Untuk bisa mewawancariai Afgansyah Reza ternyata nggak segampang yang saya bayangkan. Waktu itu kebetulan memang Afgan baru semester awal kuliah di Malaysia. Jadi, waktu itu untuk rubrik Men Alert, saya mendapat jatah untuk interiew Afgan. Awalnya sih santai dan saya yakin bisa diatur lah.... karena hampir setiap weekend si Afgan itu pulang ke Indonesia, dan kadang kalau lagi nggak ada jadwal kuliah, dia bisa lebih lama di Indo. Tapi ternyata sulit banget untuk mendapatkan waktu yang pas, dari pihak manajemen juga nggak bisa kasih kepastian dengan cepat, karena belum tau juga si Afgan ini dapet tiket untuk pulang nggak, kalau dapet, dapetnya yang jam berapa mereka juga masih belum dapet info. Jujur, saya capek menunggu, dan hampir saja nama Afgansyah Reza dihapus dari daftar pria-pria tampan berprestasi Men Alert, dan digantikan dengan salah satu penyanyi pendatang baru. Singkat cerita, setelah lama menunggu kepastian dari Mas Benny dan Mas Aldo (dari manajemen Afgan), akhirnya saya berhasil mendapatkan kesempatan untuk interiew. Yeay!!
Berhubung perjalanan ke rumah Afgan di Kramat Jati ini lumayan jauh, saya pun mengajak teman dari majalah Gadis yang kebetulan juga belum mendapat kepastian kapan bisa bertemu dengan Afgan, yaitu Uung. Berangkatlah saya dan Uung menuju rumah Afgan di Komplek Bumi Harapan Permai. Karena saat itu sedang bulan puasa, jam-jam menjelang beduk maghrib sudah jelas ramai, dan kami sempat terjebak macet. Sehingga, dari kantor kami berangkat pukul empat sore, sampai di rumah Afgan baru pukul 18.30 WIB.
Belum interview, badan sudah pegal-pegal, perut lapar dan rasanya haus, karena nggak sempat juga beli makanan dan minuman untuk berbuka. But, lucky me! Ibunda Afgan benar-benar pengertian. Dia langsung membelikan saya dan Uung nasi ayam bakar dan es buah. Wahh......rupanya buka puasa kali ini benar-benar unik. Langsung saja saya dan Uung, ditemani Memed sang asisten, menyantap apa yang disediakan oleh Ibunda Afgan. Selama saya menunggu Afgan datang sambil menggendong anjing kecil yang ia akui sebagai temannya selama di apartemen Malaysia, keluarganya benar-benar hangat dan ramah, jadi kami tak merasa bosan menunggu. Sekitar pukul sembilan malam, Afgan pun tiba di rumahnya. Memang lumayan lama, sih, karena perjalanan dari bandara menuju rumahnya memang cukup jauh dan pastinya macet. Yahh.....saya bisa memaklumi, lah.

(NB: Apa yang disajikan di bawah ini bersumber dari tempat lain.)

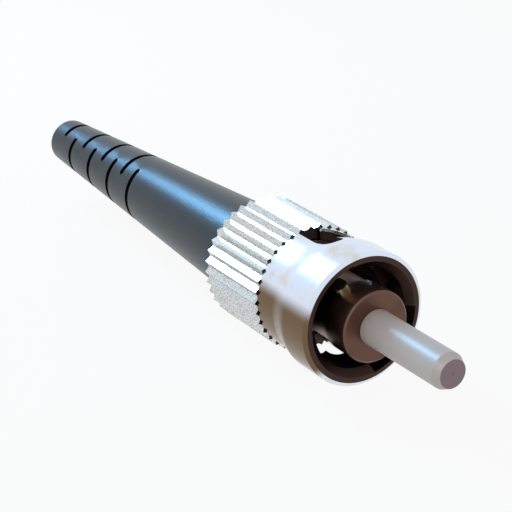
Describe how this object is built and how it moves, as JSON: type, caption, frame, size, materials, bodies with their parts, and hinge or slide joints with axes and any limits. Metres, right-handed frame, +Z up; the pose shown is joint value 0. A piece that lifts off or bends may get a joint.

Sebelum wawancara, Afgan meminta waktu beberapa menit untuk minum obat, karena waktu itu dia sedang flu. Anjing  yang ia bawa pun diletakannya di ruang keluarga, tempat kami duduk. Karena saya geli, akhirnya saya berpindah tempat. Saya memang pecinta binatang, apalagi hewan lucu seperti anjing, tapi saya merasa geli ketika didekati. Alhasil, saat si anjing mendekat, saya spontan lompat dari kursi dan berlari-lari di dalam rumah Afgan. Sekitar 5 menit berkejar-kejaran dan membuat heboh seisi rumah (waktu itu ibu, asisten, dan nenek Afgan ikut heboh berusaha menangkap si anjing), akhirnya anjing berhasil ditangkap oleh Afgan. Huft....lega rasanya.
Ini dia anjing yang jadi tersangka insiden kejar-kejaran.
Akhirnya, interview pun dimulai. Meski baru saja datang dari Malaysia dan belum apa-apa, Afgan bersedia untuk kami wawancara. Jujur saja, saya bukan penggemar Afgan. Tetapi melihat dia benar-benar ramah dan sabar menjawab pertanyaan-pertanyaan dari saya dan Uung yang kalau ditotal ada lebih dari 30 pertanyaan, saya jadi tiba-tiba ngefans sama Afgan. Secara, sekarang banyak artis-artis yang karena kualitasnya semakin meningkat, semakin terkenal, tapi semakin sombong. Setelah wawancara selama kurang lebih hampir dua jam, saya dan Uung pun undur diri. Afgan yang waktu itu ditemani oleh ibu, nenek, adik laki-laki dan tentu saja xxx anjing kesayangannya, mengantar kami pulang. Well....setelah perjuangan yang lumayan panjang, saya merasa mendapatkan hal yang setimpal. And you know what? Now I'm one of his big fans. LOL!